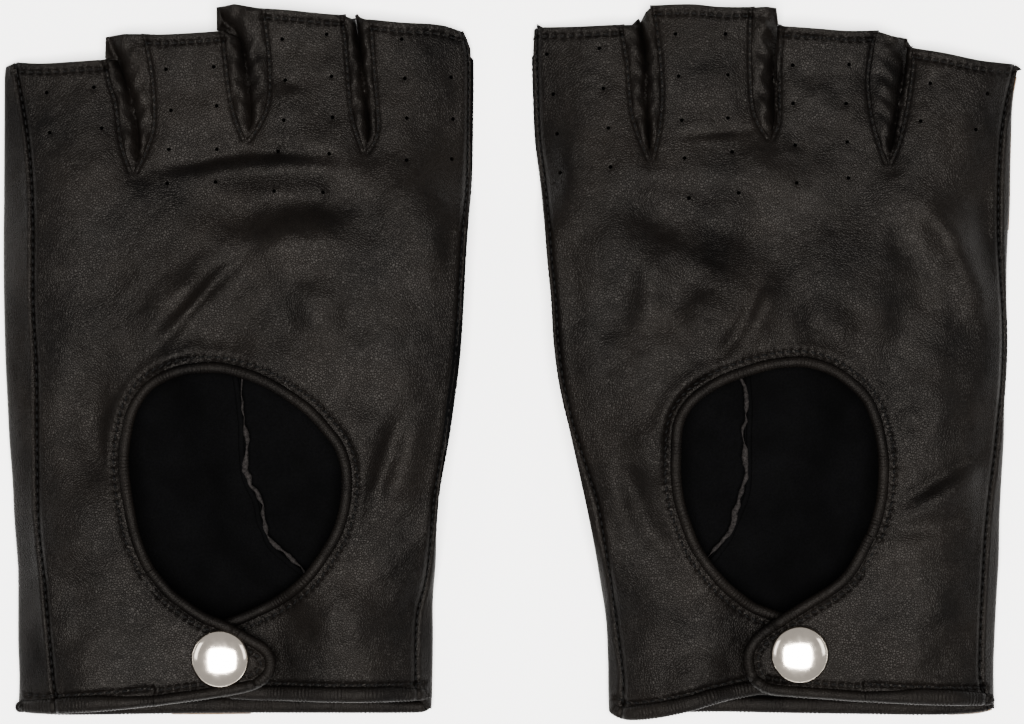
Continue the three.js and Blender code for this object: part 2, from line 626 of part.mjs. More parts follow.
// ---- the pair ----
const pair = new THREE.Group();
const left = makeGlove("left");
const right = makeGlove("right");
right.scale.x = -1;
pair.add(left, right);
const leftBox = new THREE.Box3().setFromObject(left);
const rightBox = new THREE.Box3().setFromObject(right);
left.position.x = -PAIR_GAP / 2 - leftBox.max.x;
right.position.x = PAIR_GAP / 2 - rightBox.min.x;
const whole = new THREE.Box3().setFromObject(pair);
const centre = whole.getCenter(new THREE.Vector3());
for (const glove of [left, right]) {
  glove.position.x -= centre.x;
  glove.position.y -= centre.y;
  glove.position.z -= whole.min.z;
}

export default pair;
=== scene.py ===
import math
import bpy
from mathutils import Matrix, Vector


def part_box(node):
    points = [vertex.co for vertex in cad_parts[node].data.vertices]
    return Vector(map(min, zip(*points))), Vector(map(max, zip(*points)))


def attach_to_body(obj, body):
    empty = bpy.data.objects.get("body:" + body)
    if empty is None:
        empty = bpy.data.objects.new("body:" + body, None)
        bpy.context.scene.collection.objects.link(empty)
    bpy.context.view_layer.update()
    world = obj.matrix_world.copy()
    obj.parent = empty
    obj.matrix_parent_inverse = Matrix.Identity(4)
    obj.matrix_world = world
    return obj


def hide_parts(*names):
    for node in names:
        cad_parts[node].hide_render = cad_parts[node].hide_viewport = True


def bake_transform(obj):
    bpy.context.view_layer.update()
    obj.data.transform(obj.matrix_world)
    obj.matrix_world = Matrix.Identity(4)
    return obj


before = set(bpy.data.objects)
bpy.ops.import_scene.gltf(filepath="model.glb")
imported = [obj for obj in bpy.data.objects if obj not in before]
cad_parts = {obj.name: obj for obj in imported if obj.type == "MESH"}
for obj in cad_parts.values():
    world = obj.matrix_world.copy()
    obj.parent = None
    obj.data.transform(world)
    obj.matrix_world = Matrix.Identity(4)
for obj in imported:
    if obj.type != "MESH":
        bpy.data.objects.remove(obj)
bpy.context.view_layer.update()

from types import SimpleNamespace

import bpy
import numpy as np
from mathutils import Vector
from mathutils.geometry import delaunay_2d_cdt

MM = 0.001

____

**WHAT IS REQUIRED:** Reproduce only the lines from the one containing "const whole = new" through the one containing "for node in", inclusive of both.

**EXERCISE RESULT:**
const whole = new THREE.Box3().setFromObject(pair);
const centre = whole.getCenter(new THREE.Vector3());
for (const glove of [left, right]) {
  glove.position.x -= centre.x;
  glove.position.y -= centre.y;
  glove.position.z -= whole.min.z;
}

export default pair;
=== scene.py ===
import math
import bpy
from mathutils import Matrix, Vector


def part_box(node):
    points = [vertex.co for vertex in cad_parts[node].data.vertices]
    return Vector(map(min, zip(*points))), Vector(map(max, zip(*points)))


def attach_to_body(obj, body):
    empty = bpy.data.objects.get("body:" + body)
    if empty is None:
        empty = bpy.data.objects.new("body:" + body, None)
        bpy.context.scene.collection.objects.link(empty)
    bpy.context.view_layer.update()
    world = obj.matrix_world.copy()
    obj.parent = empty
    obj.matrix_parent_inverse = Matrix.Identity(4)
    obj.matrix_world = world
    return obj


def hide_parts(*names):
    for node in names:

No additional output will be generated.